Os estatutos manuelinos não aludem à Metafísica; mas é incompreensível que o legislador, e mais ainda o professor, por mau que fosse, desconhecessem este livro fundamental no estudo da filosofia peripatética, e cujo livro XII imporia a este a referência à interpretação de Averroes. Mas mesmo que assim não fosse, a Física e o De Generatione et corruptione davam-lhe não apenas ensejo, mas como que o compeliam a citá-la. Esta dúvida resolver-se-ia desde que pudéssemos determinar, direta ou indiretamente, os textos aristotélicos seguidos nas escolas do mosteiro de Santa Cruz e na Universidade antes da vinda de André de Gouveia; mas a leitura de alguns livros anteriores a 1542-1543, que pertenceram àquele mosteiro e em parte- se guardam hoje na Biblioteca da Universidade de Coimbra, e o exame do catálogo da sua notável livraria, não dissiparam as nossas interrogações, embora nos permitissem assentar algumas ideias relativas à história filosófica portuguesa.

Com tão lamentável falta de elementos não pode formular-se um juízo incontroverso sobre a forma como Camões adquiriu os conhecimentos histórico-filosóficos que a sua obra acusa.
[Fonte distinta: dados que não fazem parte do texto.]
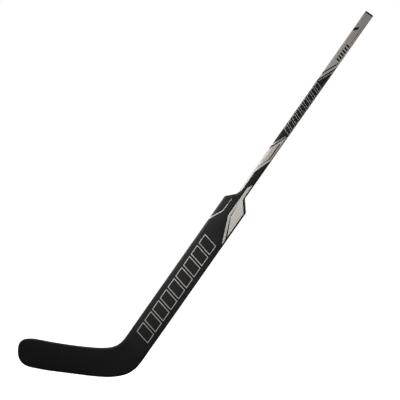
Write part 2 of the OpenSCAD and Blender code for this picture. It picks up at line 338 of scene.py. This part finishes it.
class Wire:
    """A value in a material, so that a sum is written as a sum."""

    def __init__(self, finish, socket):
        self.finish, self.socket = finish, socket

    def maths(self, operation, *values):
        return self.finish.node("ShaderNodeMath", {"operation": operation}, list(values))

    def __add__(self, other):
        return self.maths("ADD", self, other)

    def __mul__(self, other):
        return self.maths("MULTIPLY", self, other)

    def __sub__(self, other):
        return self.maths("SUBTRACT", self, other)

    def __rsub__(self, other):
        return self.maths("SUBTRACT", other, self)

    __radd__, __rmul__ = __add__, __mul__


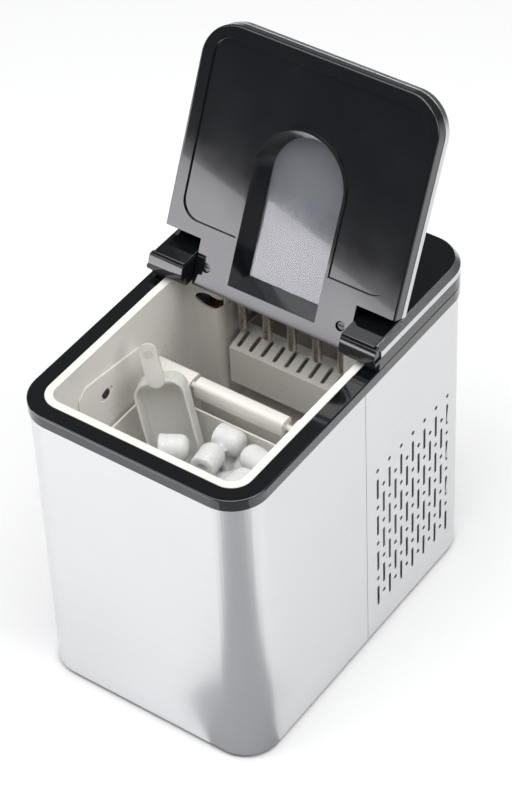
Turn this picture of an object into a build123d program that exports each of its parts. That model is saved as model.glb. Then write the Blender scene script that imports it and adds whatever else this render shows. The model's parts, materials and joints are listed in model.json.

A avidez intelectual do seu espírito, tão nobremente curioso, e a privança com sábios como Garcia d’Orta impõem-se como normas, que o crítico não pode esquecer; mas, neste caso, a escolaridade coimbrã é a hipótese mais provável —tanto mais que, quer antes, quer depois dos Comentários dos Conimbricenses, de certa influência europeia, sempre se procurou refutar no ensino oficial a interpretação de Averroes.               

É o que os documentos, afirmam, confirmados, por outra via, pela insignificante influência do averroísmo paduano, — entre cujos críticos         se deve contar o português Gomes Hispano (de Lisboa), que nos fins do século XV contra Nicoleto Vérnia escreveu a raríssima Questio perutilis de cuiuscumque scientiae subiecto principaliter tum naturalis philosophiae  — e a ausência duma atitude racionalista na nossa cultura de Quinhentos, da qual Camões é o mais formoso, gentil e completo representante.